Eight high street institutions’ finances were tested to see how they would cope with a hypothetical apocalyptic economic crash, in which house prices dive 35 per cent and unemployment soars to 12 per cent.
This means it was intensely focused on the UK-focused banks, rather than those with global operations.
Despite fears over the health of RBS and Lloyds in such a scenario, both banks scraped through. And when the authorities added in the cost-cutting measures the banks would implement, both passed comfortably.
“The results show that the core of the banking system is significantly more resilient, that it has the strength to continue to serve the real economy even in a severe stress, and that the growing confidence in the system is merited,” said Bank of England governor Mark Carney.
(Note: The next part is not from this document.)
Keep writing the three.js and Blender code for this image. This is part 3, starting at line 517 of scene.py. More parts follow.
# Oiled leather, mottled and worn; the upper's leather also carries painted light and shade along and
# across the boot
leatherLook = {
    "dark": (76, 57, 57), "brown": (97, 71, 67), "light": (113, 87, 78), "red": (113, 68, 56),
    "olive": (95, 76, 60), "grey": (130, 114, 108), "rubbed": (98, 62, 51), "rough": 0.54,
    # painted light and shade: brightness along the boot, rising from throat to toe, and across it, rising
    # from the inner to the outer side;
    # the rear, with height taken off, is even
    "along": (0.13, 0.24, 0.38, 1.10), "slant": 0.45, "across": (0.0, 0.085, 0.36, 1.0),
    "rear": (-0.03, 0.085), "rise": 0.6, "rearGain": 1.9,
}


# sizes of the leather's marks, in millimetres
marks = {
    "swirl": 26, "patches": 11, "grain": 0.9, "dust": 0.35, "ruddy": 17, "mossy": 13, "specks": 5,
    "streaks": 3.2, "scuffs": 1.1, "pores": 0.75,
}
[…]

Lenders had to show the prudential regulation authority (PRA) that they would still have a core capital ratio of above 4.5 per cent in the scenario.
HSBC and Standard Chartered performed best – the banks have big overseas operations, and recorded capital buffers of above eight per cent each.
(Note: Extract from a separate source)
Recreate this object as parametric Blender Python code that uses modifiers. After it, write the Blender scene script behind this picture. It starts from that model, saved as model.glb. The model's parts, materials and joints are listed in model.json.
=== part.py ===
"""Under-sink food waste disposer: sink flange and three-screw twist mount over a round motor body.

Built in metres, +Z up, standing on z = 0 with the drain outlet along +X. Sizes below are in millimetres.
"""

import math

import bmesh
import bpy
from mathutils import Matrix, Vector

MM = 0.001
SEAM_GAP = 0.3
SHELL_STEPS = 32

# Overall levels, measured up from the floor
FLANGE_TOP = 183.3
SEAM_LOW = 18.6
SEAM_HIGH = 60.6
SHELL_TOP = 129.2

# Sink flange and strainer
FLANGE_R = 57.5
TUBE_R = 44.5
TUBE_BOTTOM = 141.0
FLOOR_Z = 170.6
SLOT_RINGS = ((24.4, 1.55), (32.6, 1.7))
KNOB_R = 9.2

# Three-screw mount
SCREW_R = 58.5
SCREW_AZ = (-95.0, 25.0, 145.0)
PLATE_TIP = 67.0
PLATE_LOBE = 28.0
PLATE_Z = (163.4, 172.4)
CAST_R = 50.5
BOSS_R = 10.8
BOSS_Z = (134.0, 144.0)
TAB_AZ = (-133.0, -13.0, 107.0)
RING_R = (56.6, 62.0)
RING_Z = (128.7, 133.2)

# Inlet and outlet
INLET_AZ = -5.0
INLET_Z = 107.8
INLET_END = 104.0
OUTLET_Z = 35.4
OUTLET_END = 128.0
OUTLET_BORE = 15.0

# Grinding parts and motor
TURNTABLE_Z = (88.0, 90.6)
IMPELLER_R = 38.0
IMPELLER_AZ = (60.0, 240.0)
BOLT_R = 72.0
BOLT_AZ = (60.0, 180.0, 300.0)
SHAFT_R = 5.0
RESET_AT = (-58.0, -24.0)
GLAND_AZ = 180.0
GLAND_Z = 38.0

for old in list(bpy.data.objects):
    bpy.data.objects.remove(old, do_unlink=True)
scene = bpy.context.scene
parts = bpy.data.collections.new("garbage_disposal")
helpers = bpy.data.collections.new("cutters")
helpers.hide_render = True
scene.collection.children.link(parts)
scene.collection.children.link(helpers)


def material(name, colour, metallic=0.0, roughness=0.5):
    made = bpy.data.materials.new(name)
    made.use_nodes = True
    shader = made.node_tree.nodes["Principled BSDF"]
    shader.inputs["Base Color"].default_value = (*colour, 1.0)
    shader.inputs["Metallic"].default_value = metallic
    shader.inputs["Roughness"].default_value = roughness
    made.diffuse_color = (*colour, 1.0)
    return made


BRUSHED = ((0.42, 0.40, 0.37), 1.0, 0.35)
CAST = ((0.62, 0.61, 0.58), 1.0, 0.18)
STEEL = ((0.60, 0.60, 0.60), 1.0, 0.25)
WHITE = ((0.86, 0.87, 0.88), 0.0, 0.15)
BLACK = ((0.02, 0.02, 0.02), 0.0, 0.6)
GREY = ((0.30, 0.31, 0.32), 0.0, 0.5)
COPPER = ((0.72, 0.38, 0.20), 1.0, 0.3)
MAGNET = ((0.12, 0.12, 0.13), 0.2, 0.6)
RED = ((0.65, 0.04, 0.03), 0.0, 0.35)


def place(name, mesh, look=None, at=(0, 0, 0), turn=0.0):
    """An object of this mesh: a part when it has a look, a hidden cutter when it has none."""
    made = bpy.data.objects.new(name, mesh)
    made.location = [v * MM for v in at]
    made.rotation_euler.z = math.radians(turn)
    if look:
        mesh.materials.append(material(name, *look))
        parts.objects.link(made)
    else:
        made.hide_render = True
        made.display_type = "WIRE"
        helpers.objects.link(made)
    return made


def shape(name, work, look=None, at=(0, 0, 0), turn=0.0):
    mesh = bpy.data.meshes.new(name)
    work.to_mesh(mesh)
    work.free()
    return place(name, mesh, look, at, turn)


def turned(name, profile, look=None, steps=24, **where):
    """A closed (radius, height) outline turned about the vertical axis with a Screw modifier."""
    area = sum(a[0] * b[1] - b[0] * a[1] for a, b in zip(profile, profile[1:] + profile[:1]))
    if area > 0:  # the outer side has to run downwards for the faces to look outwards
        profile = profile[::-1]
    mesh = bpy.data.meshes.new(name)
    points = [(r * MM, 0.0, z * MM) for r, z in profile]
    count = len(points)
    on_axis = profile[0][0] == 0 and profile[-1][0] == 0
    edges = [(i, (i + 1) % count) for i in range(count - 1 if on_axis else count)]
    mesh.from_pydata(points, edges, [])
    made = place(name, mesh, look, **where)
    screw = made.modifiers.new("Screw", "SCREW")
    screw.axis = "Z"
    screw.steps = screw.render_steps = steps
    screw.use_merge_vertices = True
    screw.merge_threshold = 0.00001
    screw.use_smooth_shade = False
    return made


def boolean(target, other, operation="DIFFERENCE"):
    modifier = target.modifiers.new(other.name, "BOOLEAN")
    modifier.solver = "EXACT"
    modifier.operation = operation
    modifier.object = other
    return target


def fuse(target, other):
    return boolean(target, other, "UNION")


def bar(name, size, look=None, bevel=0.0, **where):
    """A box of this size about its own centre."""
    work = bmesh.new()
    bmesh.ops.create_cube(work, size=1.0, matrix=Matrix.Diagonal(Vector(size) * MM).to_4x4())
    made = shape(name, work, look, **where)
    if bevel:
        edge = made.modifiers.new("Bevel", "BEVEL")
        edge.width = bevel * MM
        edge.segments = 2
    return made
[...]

Barclays, Santander and Nationwide maintained ratios of 7.5 per cent, 7.9 per cent and 6.7 per cent respectively.
Lloyds’ ratio fell to 5.3 per cent and RBS’ to 5.2 per cent. Lloyds is safe from being ordered to do more as it is now building capital through profits, while RBS has already announced plans to issue bonds to raise funds.
But the Co-op more than used up its buffers in the test, falling to a ratio of minus 2.6 per cent. After nearly collapsing 18 months ago, it has already got a recovery plan in place.
But regulators ordered it to accelerate that plan yesterday, and the Co-op has hired Bank of America Merrill Lynch to help it sell off and run down its £6.6bn book of bad mortgage loans, inherited from the Britannia Building Society.